Krishna Selvaseelan of Tamil Guardian wrote "Overall, ‘Bad Girl’ is hopefully the start of something new for Tamil cinema. There are many pieces of media in the last ten years in the West that tackle this subject, such as 2015's ‘The Diary of a Teenage Girl,’ 2017's ‘Lady Bird’ and the BBC show ‘Fleabag.’ It should be celebrated that there is now a filmmaker who can explore something that has been a sore blind-spot in Tamil cinema." Prathyush Parasuraman of The Hollywood Reporter India wrote "The film's motions, even as they have a joyful skip, and thoughtful observations, begin to feel trivial and repetitive, until Bad Girl realises, alongside Ramya, that sexual desire is not, perhaps, the balm to her bane.

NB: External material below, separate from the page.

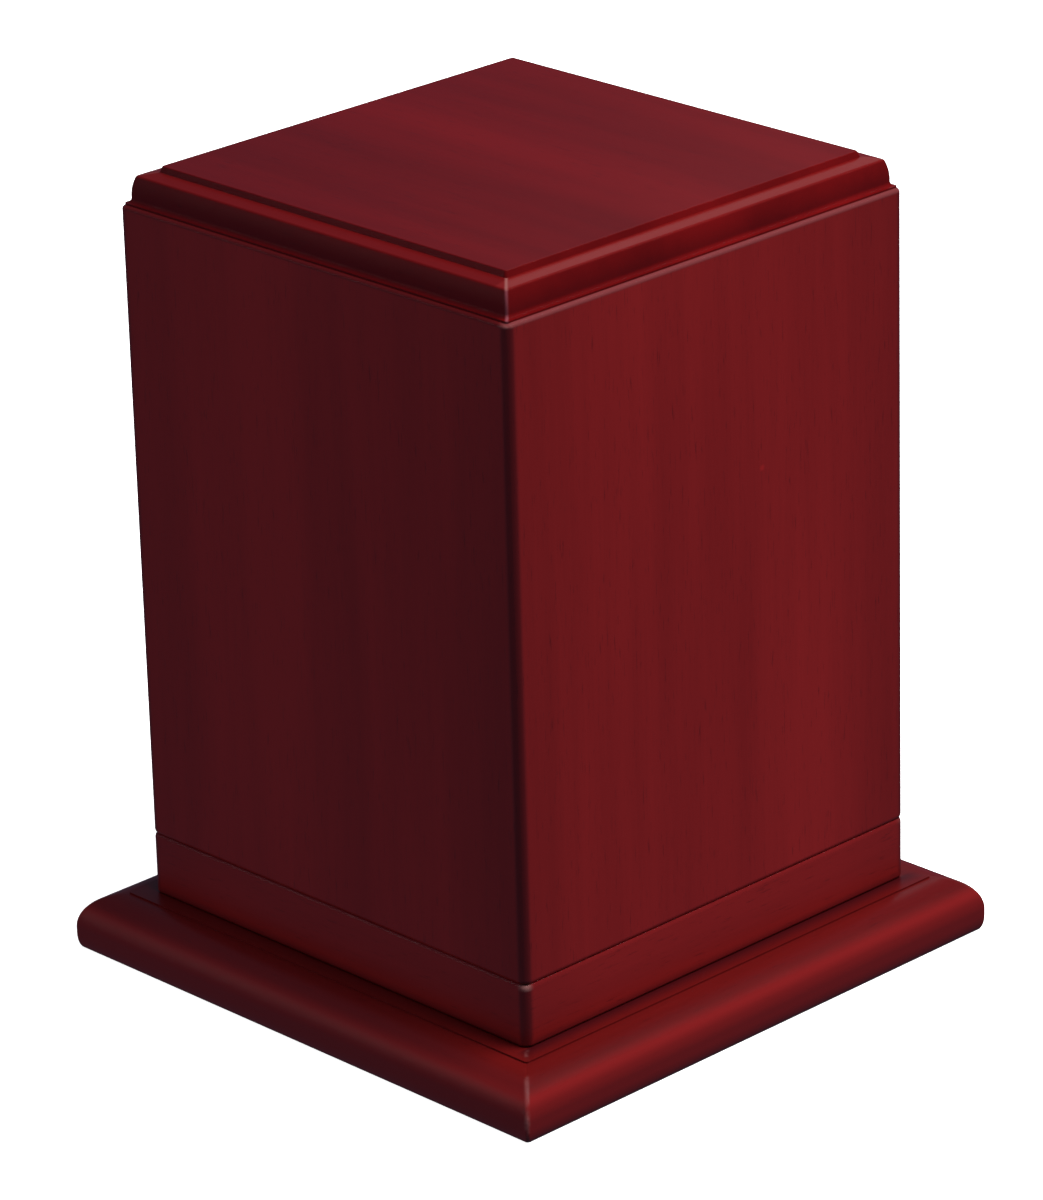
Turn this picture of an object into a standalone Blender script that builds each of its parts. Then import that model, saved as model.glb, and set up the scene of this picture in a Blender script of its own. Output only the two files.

But it is too late—the cynicism has set in, the knots feel impossibly tight, and any direction towards hope feels like a patch of sunlight, when what the film was after was a floodlit life."

== Controversy ==
Soon after the release of the teaser on 26 January 2025, director Mohan G. Kshatriyan on his X (formerly Twitter) handle claimed that the film is portraying Brahmins in a bad light, following which several criticisms broke out in social media for promoting underage drinking and misrepresenting a specific community. Criticisms were more directed towards the film's producers, Vetrimaaran and Anurag Kashyap, and the criticisms further escalated into personal attacks and trolls on Pa. Ranjith, and the families of Vijay Sethupathi and Vetrimaaran. In reply to the backlash surfacing over the media, Varsha stated that her film isn't targeting any specific community and added that she can only make films that are relatable, familiar and personal to her. Despite the film being certified 'U/A' by the Central Board of Film Certification, the Madurai bench of the Madras High Court directed the Central government to remove the teaser from the social media, after an argument that the film's teaser is depicting children in an offensive way. The 'U/A' certificate was issued after many profanities were muted and a few intimate visuals, approximately 20%, were deleted from the film's final runtime of 112 minutes.